Direction |
Both end lines count: copy exactly from the line that contains "Keep writing the" to the line that contains "return material", and only those lines.

□ □ □ □

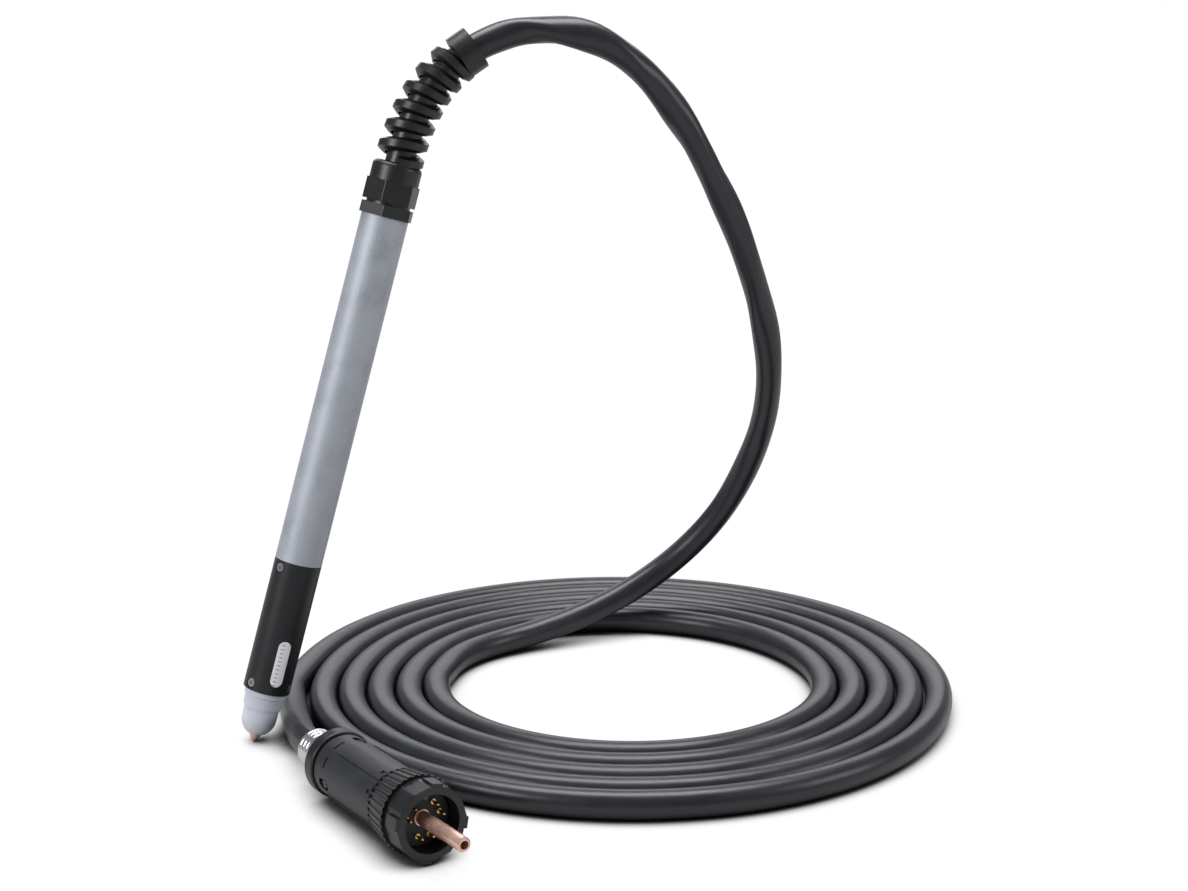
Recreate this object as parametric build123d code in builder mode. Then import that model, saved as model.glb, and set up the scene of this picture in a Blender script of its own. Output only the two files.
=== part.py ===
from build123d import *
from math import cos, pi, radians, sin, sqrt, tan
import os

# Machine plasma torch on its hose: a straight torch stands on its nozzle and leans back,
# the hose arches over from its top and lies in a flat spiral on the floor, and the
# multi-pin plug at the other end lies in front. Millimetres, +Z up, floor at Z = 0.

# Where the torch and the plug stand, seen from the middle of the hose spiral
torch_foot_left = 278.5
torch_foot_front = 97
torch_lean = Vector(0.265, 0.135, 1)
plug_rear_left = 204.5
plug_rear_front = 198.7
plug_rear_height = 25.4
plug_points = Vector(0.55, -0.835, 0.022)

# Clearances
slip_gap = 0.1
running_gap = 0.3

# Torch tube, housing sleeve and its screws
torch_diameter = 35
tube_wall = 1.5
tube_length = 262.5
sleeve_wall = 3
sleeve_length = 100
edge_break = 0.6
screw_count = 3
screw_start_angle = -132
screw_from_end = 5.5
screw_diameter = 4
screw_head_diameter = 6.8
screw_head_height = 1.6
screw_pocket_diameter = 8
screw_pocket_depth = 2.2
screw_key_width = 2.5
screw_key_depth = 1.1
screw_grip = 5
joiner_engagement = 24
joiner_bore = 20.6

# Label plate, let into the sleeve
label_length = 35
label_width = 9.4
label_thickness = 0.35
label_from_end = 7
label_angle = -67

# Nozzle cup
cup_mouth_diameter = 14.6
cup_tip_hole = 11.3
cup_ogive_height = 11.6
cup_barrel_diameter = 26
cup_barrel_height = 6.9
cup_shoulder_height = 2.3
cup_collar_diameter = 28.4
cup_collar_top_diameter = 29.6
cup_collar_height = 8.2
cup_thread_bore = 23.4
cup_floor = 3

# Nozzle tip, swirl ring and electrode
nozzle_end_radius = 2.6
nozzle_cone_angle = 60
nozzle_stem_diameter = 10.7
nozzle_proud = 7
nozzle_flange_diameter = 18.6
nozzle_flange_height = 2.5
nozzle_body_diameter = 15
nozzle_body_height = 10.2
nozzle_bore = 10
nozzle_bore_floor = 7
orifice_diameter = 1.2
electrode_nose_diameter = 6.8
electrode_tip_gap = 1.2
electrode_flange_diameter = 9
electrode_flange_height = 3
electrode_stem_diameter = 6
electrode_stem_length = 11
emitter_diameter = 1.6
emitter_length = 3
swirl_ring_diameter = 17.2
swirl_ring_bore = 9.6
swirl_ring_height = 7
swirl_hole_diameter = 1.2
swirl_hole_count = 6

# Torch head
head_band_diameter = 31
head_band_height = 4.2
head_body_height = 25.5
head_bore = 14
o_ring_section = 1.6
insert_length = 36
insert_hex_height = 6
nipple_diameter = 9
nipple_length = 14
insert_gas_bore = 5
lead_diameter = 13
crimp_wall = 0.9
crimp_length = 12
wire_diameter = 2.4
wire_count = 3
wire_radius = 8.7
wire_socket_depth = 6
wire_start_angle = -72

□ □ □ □

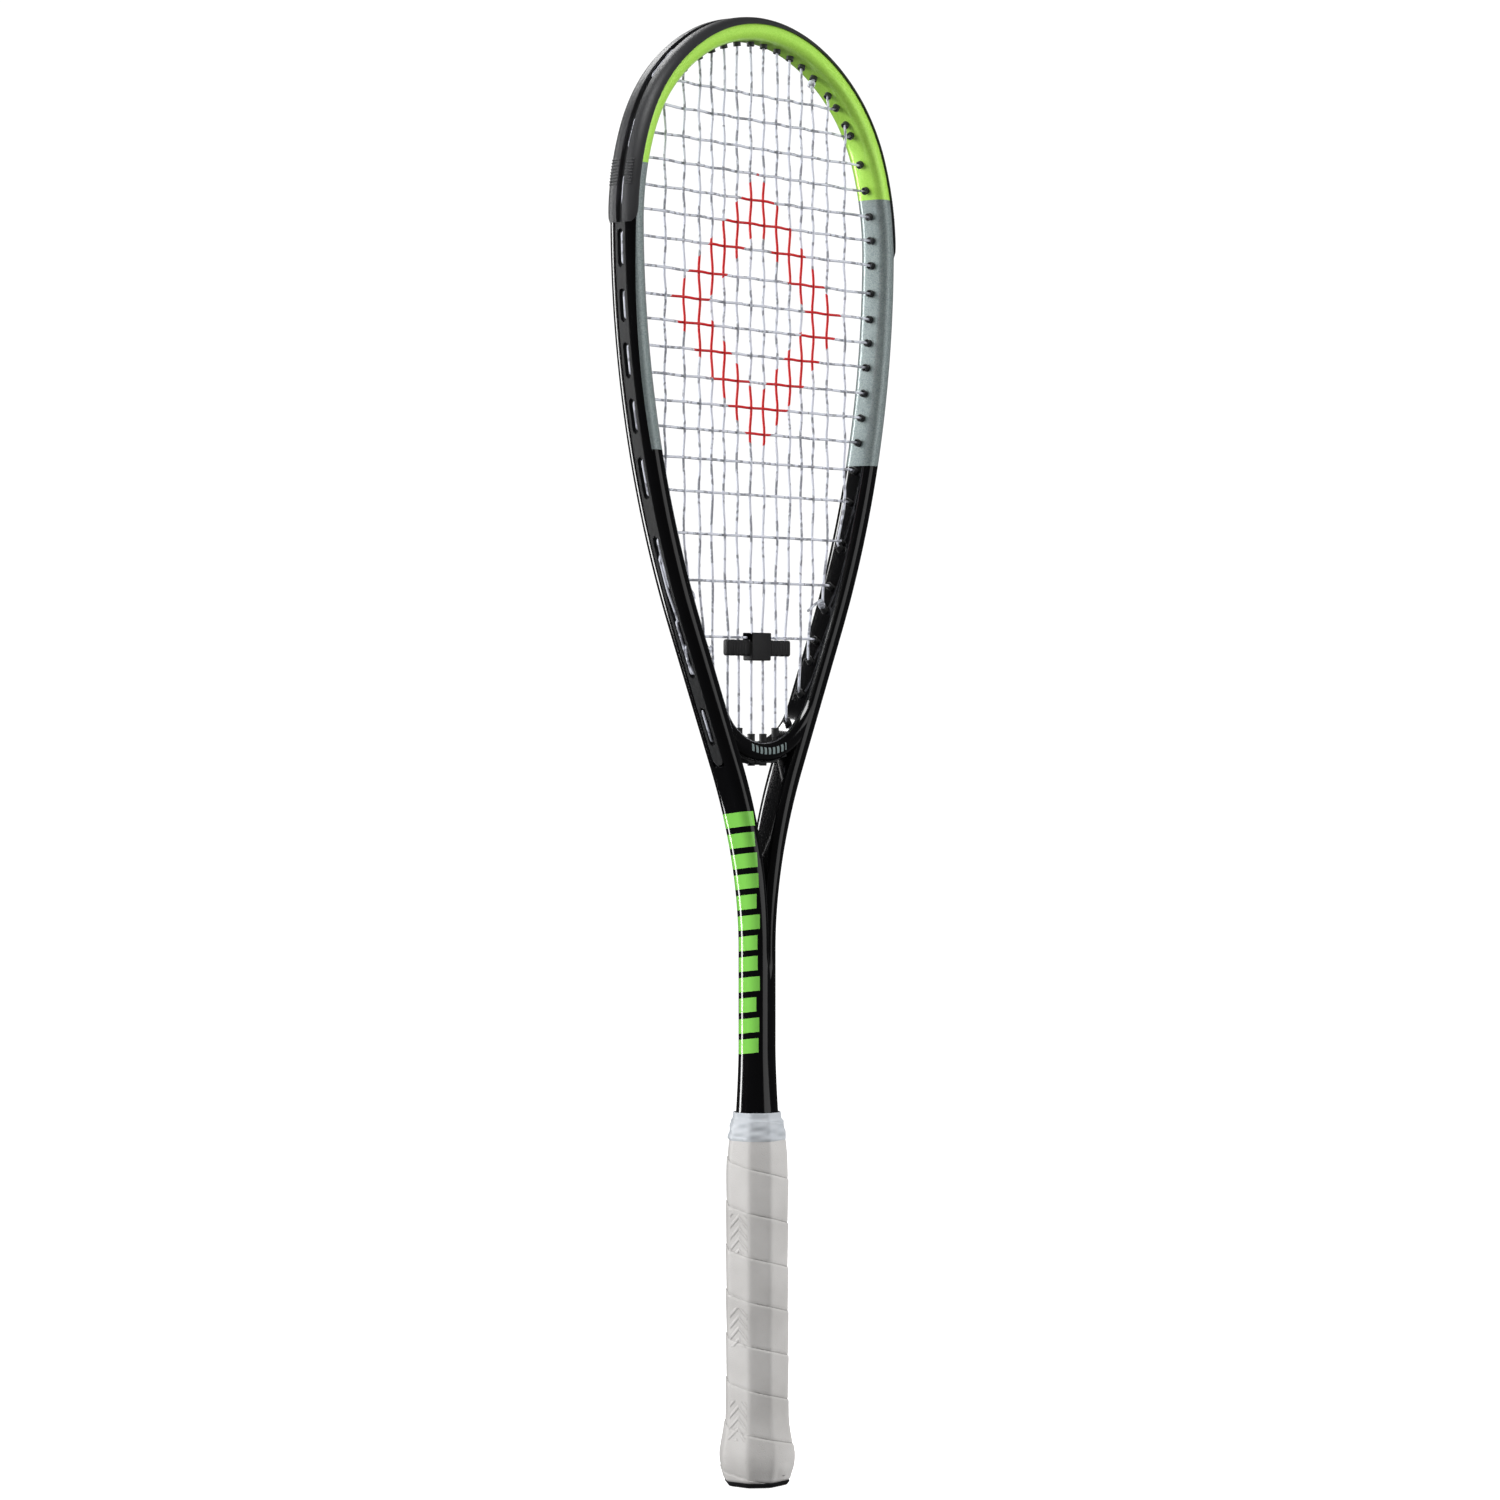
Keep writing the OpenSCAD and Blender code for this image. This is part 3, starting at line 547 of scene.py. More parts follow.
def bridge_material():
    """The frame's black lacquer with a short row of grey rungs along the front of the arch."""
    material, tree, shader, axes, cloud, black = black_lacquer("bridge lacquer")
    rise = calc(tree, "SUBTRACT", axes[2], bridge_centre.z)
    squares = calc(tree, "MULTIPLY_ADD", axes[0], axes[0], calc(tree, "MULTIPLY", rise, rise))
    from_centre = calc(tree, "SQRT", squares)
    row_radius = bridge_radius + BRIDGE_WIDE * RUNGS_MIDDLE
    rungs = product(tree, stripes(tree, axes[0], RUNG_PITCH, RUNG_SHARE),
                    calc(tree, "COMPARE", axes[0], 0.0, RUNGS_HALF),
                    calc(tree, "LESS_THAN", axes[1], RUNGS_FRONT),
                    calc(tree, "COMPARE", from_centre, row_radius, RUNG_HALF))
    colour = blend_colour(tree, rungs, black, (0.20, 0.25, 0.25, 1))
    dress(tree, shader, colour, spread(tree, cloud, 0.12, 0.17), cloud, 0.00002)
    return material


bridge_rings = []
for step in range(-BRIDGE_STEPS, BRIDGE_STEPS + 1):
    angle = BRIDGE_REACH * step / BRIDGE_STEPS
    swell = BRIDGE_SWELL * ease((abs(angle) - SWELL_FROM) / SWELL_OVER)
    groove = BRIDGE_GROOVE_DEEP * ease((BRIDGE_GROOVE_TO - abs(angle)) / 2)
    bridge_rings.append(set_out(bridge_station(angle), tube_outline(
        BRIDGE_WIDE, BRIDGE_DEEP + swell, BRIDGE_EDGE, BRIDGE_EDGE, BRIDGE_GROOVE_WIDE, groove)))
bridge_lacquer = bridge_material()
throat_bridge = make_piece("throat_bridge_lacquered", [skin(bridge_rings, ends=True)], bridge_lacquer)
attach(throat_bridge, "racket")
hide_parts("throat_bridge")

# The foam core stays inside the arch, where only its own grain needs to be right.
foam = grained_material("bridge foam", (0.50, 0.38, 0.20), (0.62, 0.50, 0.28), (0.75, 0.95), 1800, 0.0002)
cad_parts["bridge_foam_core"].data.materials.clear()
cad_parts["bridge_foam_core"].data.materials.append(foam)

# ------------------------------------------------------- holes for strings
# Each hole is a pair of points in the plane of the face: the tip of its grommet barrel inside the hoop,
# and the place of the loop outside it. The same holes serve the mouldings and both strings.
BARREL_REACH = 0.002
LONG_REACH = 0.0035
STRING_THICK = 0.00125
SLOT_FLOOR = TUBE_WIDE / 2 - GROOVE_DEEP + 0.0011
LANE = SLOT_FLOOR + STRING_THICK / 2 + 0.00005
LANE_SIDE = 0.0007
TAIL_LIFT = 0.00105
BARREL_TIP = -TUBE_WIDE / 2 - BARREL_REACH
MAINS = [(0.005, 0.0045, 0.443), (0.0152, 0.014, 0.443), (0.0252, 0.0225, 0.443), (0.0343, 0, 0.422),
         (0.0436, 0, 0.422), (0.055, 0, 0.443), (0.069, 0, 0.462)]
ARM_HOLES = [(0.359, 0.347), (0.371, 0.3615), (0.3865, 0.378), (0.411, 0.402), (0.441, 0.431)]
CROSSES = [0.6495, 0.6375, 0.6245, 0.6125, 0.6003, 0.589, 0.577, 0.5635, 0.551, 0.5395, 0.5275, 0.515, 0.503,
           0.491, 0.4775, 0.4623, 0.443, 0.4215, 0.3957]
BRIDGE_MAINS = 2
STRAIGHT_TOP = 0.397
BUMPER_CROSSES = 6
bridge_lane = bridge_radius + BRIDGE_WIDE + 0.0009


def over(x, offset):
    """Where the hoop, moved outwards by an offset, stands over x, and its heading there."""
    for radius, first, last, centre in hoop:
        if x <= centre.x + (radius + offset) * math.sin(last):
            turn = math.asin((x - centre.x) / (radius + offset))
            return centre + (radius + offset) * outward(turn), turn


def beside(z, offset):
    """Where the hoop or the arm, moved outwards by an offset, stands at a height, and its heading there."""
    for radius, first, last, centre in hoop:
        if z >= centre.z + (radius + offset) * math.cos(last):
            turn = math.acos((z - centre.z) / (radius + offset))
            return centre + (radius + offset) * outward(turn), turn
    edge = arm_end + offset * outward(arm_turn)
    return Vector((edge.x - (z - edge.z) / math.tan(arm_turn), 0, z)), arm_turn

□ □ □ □

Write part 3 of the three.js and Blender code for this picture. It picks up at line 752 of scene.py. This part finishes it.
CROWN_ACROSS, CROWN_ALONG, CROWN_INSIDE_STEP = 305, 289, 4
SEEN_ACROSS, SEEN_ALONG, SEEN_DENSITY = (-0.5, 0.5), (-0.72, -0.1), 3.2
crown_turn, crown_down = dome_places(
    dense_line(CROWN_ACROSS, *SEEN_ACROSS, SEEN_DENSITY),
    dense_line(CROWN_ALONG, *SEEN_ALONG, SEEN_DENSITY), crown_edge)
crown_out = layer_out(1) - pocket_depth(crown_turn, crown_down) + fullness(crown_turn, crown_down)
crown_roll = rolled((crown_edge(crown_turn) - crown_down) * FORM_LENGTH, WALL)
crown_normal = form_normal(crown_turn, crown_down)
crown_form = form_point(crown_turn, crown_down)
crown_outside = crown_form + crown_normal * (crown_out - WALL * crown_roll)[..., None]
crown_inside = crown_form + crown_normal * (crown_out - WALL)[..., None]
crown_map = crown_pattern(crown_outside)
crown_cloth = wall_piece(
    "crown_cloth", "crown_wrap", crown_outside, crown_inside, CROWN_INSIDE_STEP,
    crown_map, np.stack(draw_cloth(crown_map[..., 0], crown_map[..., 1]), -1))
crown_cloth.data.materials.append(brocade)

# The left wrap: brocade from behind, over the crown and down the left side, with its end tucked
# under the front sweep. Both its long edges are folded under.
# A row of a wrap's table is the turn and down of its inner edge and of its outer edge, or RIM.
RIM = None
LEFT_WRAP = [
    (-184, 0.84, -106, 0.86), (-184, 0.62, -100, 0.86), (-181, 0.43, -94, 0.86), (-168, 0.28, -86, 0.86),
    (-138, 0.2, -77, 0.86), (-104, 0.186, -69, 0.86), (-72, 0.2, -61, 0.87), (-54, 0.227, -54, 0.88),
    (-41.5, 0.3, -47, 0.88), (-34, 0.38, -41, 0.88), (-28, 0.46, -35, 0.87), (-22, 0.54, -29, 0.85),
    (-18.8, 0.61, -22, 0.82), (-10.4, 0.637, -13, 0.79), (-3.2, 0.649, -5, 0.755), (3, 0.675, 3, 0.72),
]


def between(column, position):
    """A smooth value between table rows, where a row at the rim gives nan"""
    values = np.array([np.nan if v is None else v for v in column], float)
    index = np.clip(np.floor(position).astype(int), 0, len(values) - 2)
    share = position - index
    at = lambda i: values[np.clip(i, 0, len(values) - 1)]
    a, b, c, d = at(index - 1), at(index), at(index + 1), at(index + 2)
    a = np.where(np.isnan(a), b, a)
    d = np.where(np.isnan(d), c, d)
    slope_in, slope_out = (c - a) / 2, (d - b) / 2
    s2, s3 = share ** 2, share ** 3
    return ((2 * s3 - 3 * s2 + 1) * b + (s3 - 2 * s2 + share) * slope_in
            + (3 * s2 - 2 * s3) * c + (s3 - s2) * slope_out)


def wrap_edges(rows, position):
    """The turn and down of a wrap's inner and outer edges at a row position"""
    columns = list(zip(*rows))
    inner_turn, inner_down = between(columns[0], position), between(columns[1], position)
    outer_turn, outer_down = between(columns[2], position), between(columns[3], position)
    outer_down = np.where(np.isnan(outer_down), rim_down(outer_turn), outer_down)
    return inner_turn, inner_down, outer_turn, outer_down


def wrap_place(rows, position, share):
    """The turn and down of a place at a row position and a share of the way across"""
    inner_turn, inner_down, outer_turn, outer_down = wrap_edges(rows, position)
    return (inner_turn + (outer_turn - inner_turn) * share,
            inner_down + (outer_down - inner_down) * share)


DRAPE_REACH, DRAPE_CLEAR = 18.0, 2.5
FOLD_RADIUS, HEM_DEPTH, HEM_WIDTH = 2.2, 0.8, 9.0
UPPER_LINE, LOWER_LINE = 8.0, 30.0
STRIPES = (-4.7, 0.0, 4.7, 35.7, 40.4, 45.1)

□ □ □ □

Result |
Keep writing the OpenSCAD and Blender code for this image. This is part 3, starting at line 547 of scene.py. More parts follow.
def bridge_material():
    """The frame's black lacquer with a short row of grey rungs along the front of the arch."""
    material, tree, shader, axes, cloud, black = black_lacquer("bridge lacquer")
    rise = calc(tree, "SUBTRACT", axes[2], bridge_centre.z)
    squares = calc(tree, "MULTIPLY_ADD", axes[0], axes[0], calc(tree, "MULTIPLY", rise, rise))
    from_centre = calc(tree, "SQRT", squares)
    row_radius = bridge_radius + BRIDGE_WIDE * RUNGS_MIDDLE
    rungs = product(tree, stripes(tree, axes[0], RUNG_PITCH, RUNG_SHARE),
                    calc(tree, "COMPARE", axes[0], 0.0, RUNGS_HALF),
                    calc(tree, "LESS_THAN", axes[1], RUNGS_FRONT),
                    calc(tree, "COMPARE", from_centre, row_radius, RUNG_HALF))
    colour = blend_colour(tree, rungs, black, (0.20, 0.25, 0.25, 1))
    dress(tree, shader, colour, spread(tree, cloud, 0.12, 0.17), cloud, 0.00002)
    return material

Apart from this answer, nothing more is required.